Similar circumstances had bedevilled Egypt’s Aswan Dam. After the relationship between Egypt and the United States soured, President Nasser financed the Aswan Dam with money from the U.S.S.R. Although Nkrumah was an irritant to the American administration and their withdrawal from Akasombo was discussed many times, they eventually funded the project fearing further Russian encroachment on their sphere of influence.

The most important lesson to be drawn from the Akasombo experience is the geopolitical one. The relationship was threatened by Nkrumah’s apparent leaning towards the U.S.S.R. in the UN General Assembly. At one point he was warned by Kaiser that if he sought financial assistance from the Soviet Union for any other projects, the Akasombo deal would be off.
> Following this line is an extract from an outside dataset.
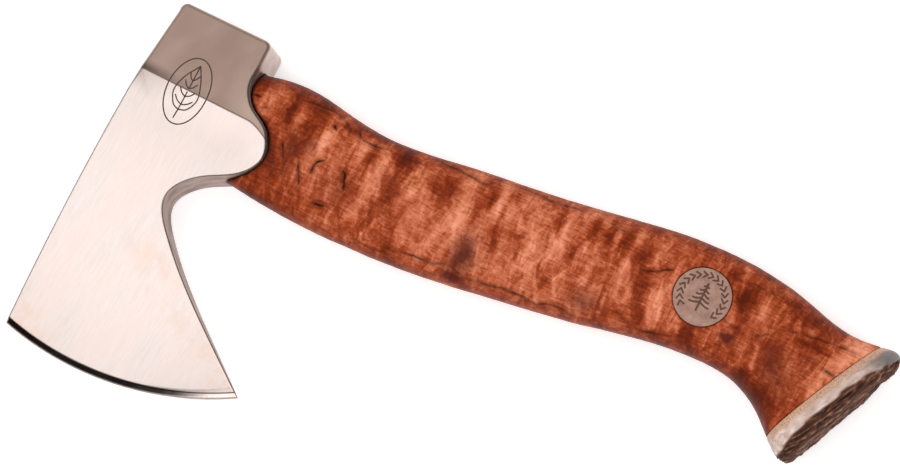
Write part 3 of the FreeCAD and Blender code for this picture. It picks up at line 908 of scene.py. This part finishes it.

The contract was awarded to Volta Aluminium Company (Valco), a joint venture between the Ghanaian government and Kaiser Aluminium & Chemical Corporation; the latter had a 90 per cent shareholding. Valco was guaranteed 70 per cent of the power generated. According to International Rivers, most of Africa’s aluminium smelters consume most of the hydroelectricity generated and pay the lowest tariffs. It will be interesting to see if similar guarantees of supply at fixed low tariffs are offered to investors in the Murchison Falls Project feasibility report.

Akasombo offers other lessons in the importance of maintaining sovereignty in the management of natural resources and carrying out strong representative feasibility studies. Valco was meant to mine aluminium close to the dam, smelt it in Ghana and export the finished product. It turned out that Valco exported raw bauxite for the first five years. In the 21st century, they resisted attempts to increase the tariffs set in the 1950s and were paying less than Ghanaian domestic consumers.

Valco eventually sold its interest without clearing over $140 million it owed in taxes, claiming tax exemption. Meanwhile, Akasombo has recently suffered from falling water levels, which has forced up the domestic unit cost of the power (which has to be supplemented by fuel-driven generators), an outcome predicted by a minority voice in the 1950s.